● DIRECTIONS
What follows is a listing; give it again exactly, in its entirety.

====

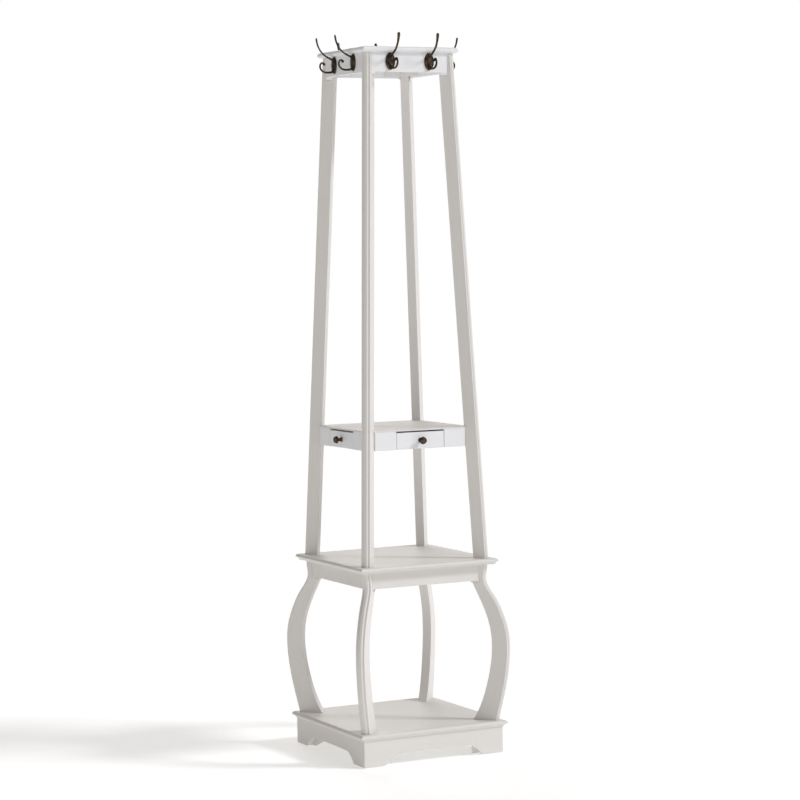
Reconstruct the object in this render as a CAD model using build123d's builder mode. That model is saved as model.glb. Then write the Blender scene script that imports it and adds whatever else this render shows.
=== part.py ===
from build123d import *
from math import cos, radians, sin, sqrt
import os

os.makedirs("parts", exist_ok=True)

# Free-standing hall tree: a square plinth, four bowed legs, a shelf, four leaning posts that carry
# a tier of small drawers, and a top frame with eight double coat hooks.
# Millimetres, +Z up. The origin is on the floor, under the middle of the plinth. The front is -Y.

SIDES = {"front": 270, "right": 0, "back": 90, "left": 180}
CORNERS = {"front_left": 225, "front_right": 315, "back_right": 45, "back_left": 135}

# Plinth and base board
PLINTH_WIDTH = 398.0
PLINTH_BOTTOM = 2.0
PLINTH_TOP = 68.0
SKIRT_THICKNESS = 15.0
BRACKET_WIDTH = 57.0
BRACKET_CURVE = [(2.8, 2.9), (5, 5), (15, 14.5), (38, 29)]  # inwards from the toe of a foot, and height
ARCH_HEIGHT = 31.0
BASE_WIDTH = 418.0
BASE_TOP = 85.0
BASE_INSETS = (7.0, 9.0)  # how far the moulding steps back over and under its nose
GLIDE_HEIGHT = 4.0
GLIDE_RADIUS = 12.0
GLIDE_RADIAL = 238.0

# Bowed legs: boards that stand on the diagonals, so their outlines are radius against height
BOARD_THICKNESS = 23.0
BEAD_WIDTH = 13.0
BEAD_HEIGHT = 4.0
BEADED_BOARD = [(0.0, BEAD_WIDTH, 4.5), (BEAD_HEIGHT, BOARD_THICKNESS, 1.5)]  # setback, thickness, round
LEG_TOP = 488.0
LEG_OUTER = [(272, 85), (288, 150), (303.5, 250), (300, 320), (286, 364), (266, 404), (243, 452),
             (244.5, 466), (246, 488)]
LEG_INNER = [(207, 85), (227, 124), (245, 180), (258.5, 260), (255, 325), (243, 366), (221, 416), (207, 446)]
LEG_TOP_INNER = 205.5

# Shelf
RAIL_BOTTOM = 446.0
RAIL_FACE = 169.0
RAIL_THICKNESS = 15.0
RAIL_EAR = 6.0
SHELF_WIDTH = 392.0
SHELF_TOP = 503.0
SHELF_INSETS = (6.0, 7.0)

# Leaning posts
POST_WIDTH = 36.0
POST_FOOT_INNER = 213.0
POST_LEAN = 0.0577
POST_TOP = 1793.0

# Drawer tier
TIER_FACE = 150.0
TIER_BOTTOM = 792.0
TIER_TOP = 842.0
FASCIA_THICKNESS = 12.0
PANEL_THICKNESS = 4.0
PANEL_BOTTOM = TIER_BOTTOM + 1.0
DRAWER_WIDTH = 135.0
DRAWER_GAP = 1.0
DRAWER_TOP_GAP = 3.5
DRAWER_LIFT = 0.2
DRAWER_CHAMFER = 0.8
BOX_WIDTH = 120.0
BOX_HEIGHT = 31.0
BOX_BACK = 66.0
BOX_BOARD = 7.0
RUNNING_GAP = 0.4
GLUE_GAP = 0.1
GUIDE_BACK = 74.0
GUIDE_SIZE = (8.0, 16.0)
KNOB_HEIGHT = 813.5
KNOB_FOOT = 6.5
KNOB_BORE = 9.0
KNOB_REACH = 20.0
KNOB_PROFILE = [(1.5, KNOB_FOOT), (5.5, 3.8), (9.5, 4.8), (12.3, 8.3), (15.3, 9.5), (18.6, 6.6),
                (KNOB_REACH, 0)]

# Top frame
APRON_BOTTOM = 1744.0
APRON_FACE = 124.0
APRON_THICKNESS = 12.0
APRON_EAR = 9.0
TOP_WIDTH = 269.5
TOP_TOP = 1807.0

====

● SOLUTION TO THIS PROBLEM
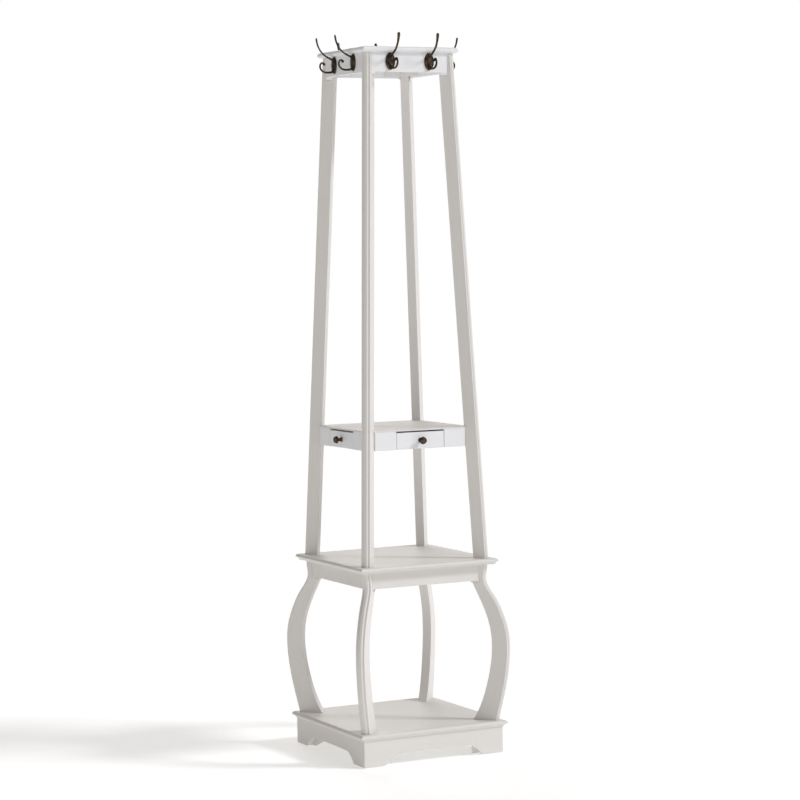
Reconstruct the object in this render as a CAD model using build123d's builder mode. That model is saved as model.glb. Then write the Blender scene script that imports it and adds whatever else this render shows.
=== part.py ===
from build123d import *
from math import cos, radians, sin, sqrt
import os

os.makedirs("parts", exist_ok=True)

# Free-standing hall tree: a square plinth, four bowed legs, a shelf, four leaning posts that carry
# a tier of small drawers, and a top frame with eight double coat hooks.
# Millimetres, +Z up. The origin is on the floor, under the middle of the plinth. The front is -Y.

SIDES = {"front": 270, "right": 0, "back": 90, "left": 180}
CORNERS = {"front_left": 225, "front_right": 315, "back_right": 45, "back_left": 135}

# Plinth and base board
PLINTH_WIDTH = 398.0
PLINTH_BOTTOM = 2.0
PLINTH_TOP = 68.0
SKIRT_THICKNESS = 15.0
BRACKET_WIDTH = 57.0
BRACKET_CURVE = [(2.8, 2.9), (5, 5), (15, 14.5), (38, 29)]  # inwards from the toe of a foot, and height
ARCH_HEIGHT = 31.0
BASE_WIDTH = 418.0
BASE_TOP = 85.0
BASE_INSETS = (7.0, 9.0)  # how far the moulding steps back over and under its nose
GLIDE_HEIGHT = 4.0
GLIDE_RADIUS = 12.0
GLIDE_RADIAL = 238.0

# Bowed legs: boards that stand on the diagonals, so their outlines are radius against height
BOARD_THICKNESS = 23.0
BEAD_WIDTH = 13.0
BEAD_HEIGHT = 4.0
BEADED_BOARD = [(0.0, BEAD_WIDTH, 4.5), (BEAD_HEIGHT, BOARD_THICKNESS, 1.5)]  # setback, thickness, round
LEG_TOP = 488.0
LEG_OUTER = [(272, 85), (288, 150), (303.5, 250), (300, 320), (286, 364), (266, 404), (243, 452),
             (244.5, 466), (246, 488)]
LEG_INNER = [(207, 85), (227, 124), (245, 180), (258.5, 260), (255, 325), (243, 366), (221, 416), (207, 446)]
LEG_TOP_INNER = 205.5

# Shelf
RAIL_BOTTOM = 446.0
RAIL_FACE = 169.0
RAIL_THICKNESS = 15.0
RAIL_EAR = 6.0
SHELF_WIDTH = 392.0
SHELF_TOP = 503.0
SHELF_INSETS = (6.0, 7.0)

# Leaning posts
POST_WIDTH = 36.0
POST_FOOT_INNER = 213.0
POST_LEAN = 0.0577
POST_TOP = 1793.0

# Drawer tier
TIER_FACE = 150.0
TIER_BOTTOM = 792.0
TIER_TOP = 842.0
FASCIA_THICKNESS = 12.0
PANEL_THICKNESS = 4.0
PANEL_BOTTOM = TIER_BOTTOM + 1.0
DRAWER_WIDTH = 135.0
DRAWER_GAP = 1.0
DRAWER_TOP_GAP = 3.5
DRAWER_LIFT = 0.2
DRAWER_CHAMFER = 0.8
BOX_WIDTH = 120.0
BOX_HEIGHT = 31.0
BOX_BACK = 66.0
BOX_BOARD = 7.0
RUNNING_GAP = 0.4
GLUE_GAP = 0.1
GUIDE_BACK = 74.0
GUIDE_SIZE = (8.0, 16.0)
KNOB_HEIGHT = 813.5
KNOB_FOOT = 6.5
KNOB_BORE = 9.0
KNOB_REACH = 20.0
KNOB_PROFILE = [(1.5, KNOB_FOOT), (5.5, 3.8), (9.5, 4.8), (12.3, 8.3), (15.3, 9.5), (18.6, 6.6),
                (KNOB_REACH, 0)]

# Top frame
APRON_BOTTOM = 1744.0
APRON_FACE = 124.0
APRON_THICKNESS = 12.0
APRON_EAR = 9.0
TOP_WIDTH = 269.5
TOP_TOP = 1807.0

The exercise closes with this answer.